The Bleeding Edge: Which Medical Devices Are Dangerous?
Essure Birth Control
The film focuses primarily on Essure, a permanent birth control implant marketed as an easier, non-surgical option for female sterilization. When Essure was introduced in 2002, it was heralded as the birth control procedure with no incisions and no anesthesia. A major selling point for Essure, according to film interviews, was that it could take longer to get your nails done than to get sterilized.
Filmmakers Kirby Dick and Amy Ziering follow Angie Firmalino, a 45-year-old woman who had an Essure implant and developed life-changing complications. After experiencing ongoing pain and finding little information about Essure side effects, Firmalino began to research Essure.
Firmalino learned that other women who had an Essure implant experienced bleeding, weight gain, sharp pains and other ongoing issues. Unwittingly, she became the leader of the Essure Problems awareness campaign that connected more than 35,000 women who had been affected by the birth control device.
For a number of women, Essure coils had fractured, migrated and became untraceable or irremovable. Doctors even implanted additional coils into women when the implantation procedure misfired, with some women having five coils in them, according to Firmalino.
Through the community, Firmalino learned Essure could spark other health problems, like autoimmune diseases. Firmalino herself developed a debilitating connective tissue disorder, which she said keeps her from hiking with her family and carrying out other day-to-day activities.
Even more heartbreaking, women who had the permanent birth control device were still getting pregnant, leaving their newborns to suffer from severe health problems. There were 800 failed births with Essure, according to Device Events.
Through her outreach work, Firmalino cultivated the Essure Problems community where thousands of women were able to connect, share their experiences and find trusted physicians able to remove the device. There are currently 11 subgroups for Essure Problems worldwide, with patient advocacy meetups for women who are fighting to get the media to hear their stories.
Also depicted in the film is the story of Ana Fuentes, a 35-year-old Latina mother who had a full hysterectomy at 31 because of her Essure-related side effects. Fuentes experienced heavy bleeding, and when she complained to her doctor, her symptoms were dismissed as normal for a latina woman Fuentes, no longer able to work, left her children with a foster family.

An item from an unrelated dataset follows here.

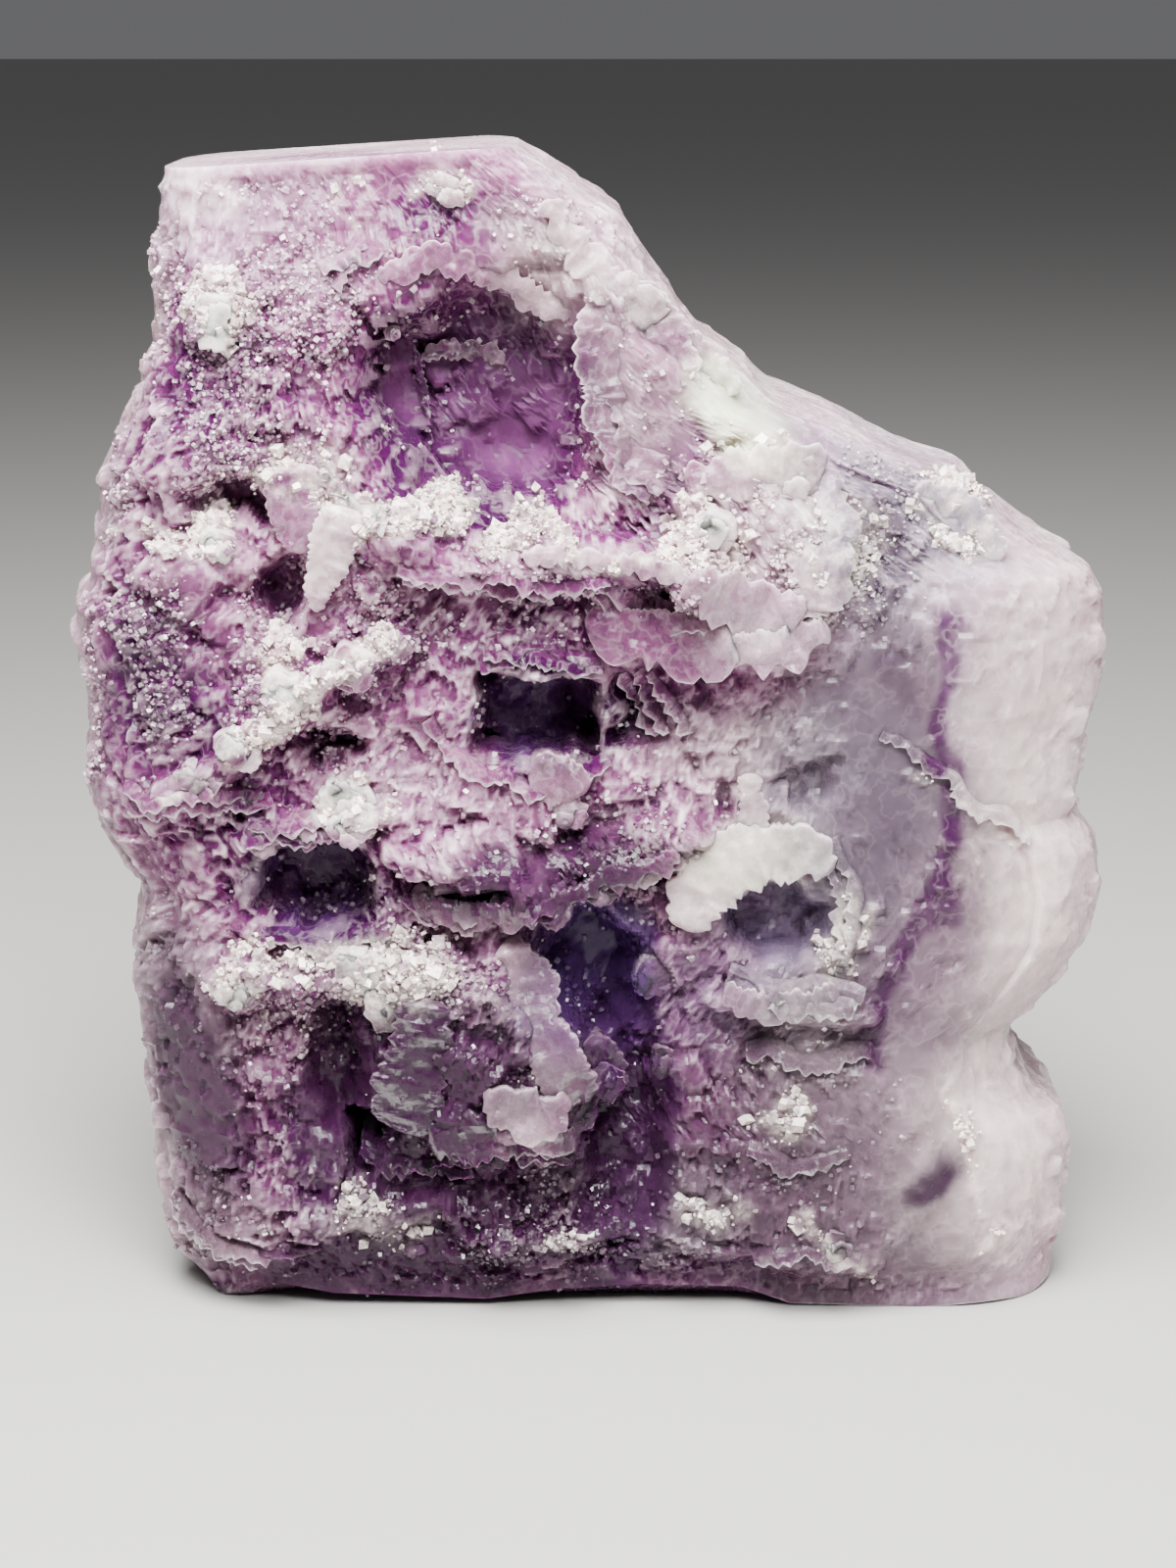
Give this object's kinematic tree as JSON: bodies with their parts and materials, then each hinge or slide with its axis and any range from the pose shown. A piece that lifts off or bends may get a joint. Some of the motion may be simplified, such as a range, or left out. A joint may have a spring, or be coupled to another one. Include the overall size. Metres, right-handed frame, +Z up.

Though the Essure birth control device was only studied for a one and a half years before entering the market, the device is intended to be permanent. The lack of extensive clinical trials sets the stage for a much larger conversation on testing medical devices.
Manufacturers, who are in charge of the studies, also reportedly encouraged the trial participants to alter their responses to make the device seem safer, according to the interviews in the documentary.
Cobalt Hip Replacements
Hip replacements, another common medical device, are often marketed to active individuals as a way to increase mobility. In "The Bleeding Edge," filmmakers interview Stephen Tower, an orthopedic surgeon, who suffered serious issues from a metal-on-metal hip replacement.
From his own experience and subsequent research, Tower discovered that cobalt poisoning from hip replacements may cause symptoms that are similar to degenerative neurological diseases. Tower describes his difficult journey of discovery throughout the film, where he learned his failed hip implant was leaking excessive cobalt into his bloodstream.
According to Tower, many physicians don’t yet believe that an orthopedic implant can cause neurological issues. He's working to inform other physicians that patients with failed hip replacements are being misdiagnosed with dementia, and a revision or removal surgery may be necessary.
The most frightening thing about Tower's story is that many patients are being diagnosed with a permanent form of cognitive decline that may actually be reversible. He compares cobalt poisoning to the mercury poisoning, which could become a debilitating issue for any of the 10 million people with hip replacement implants that use cobalt.
Another medical device featured in the film is vaginal mesh, which is used to treat stress urinary incontinence (SUI) and pelvic organ prolapse (POP). Vaginal mesh was also marketed as superior to traditional methods for treating SUI and POP. It was presented as easily placed, with few complaints.
Filmmakers show the dangers of vaginal mesh through the story of Tammy Jackson, a Kentucky woman who has had 18 revision surgeries since her vaginal mesh was first implanted. Jackson describes how the mesh has migrated and fused to her body, which has affected her family and destroyed her intimate life with her husband. She co-founded the Mesh Awareness Movement (MAM) to inform women of the risks.
In The Bleeding Edge, the filmmakers deliver a thought-provoking commentary on the American healthcare system. Dick and Ziering, who also produced who also documentaries "The Hunting Ground" and "The Invisible War," take a fearless approach to expose the truth about the various industry players putting profits over people.
Though The Bleeding Edge focuses primarily on a few dangerous medical devices, it also briefly mentions other devices. The film introduces IVC filters, which can cause various complications, including floating to the heart. It also discusses the da Vinci robotic surgery device, power morcellation procedures and mold found in breast implants.
Many of these devices are part of a slick machine of promotion, and patients aren't getting the information they need. "The Bleeding Edge" brings these issues to the forefront, calling on the industry to make changes and empowering patients to ask better questions.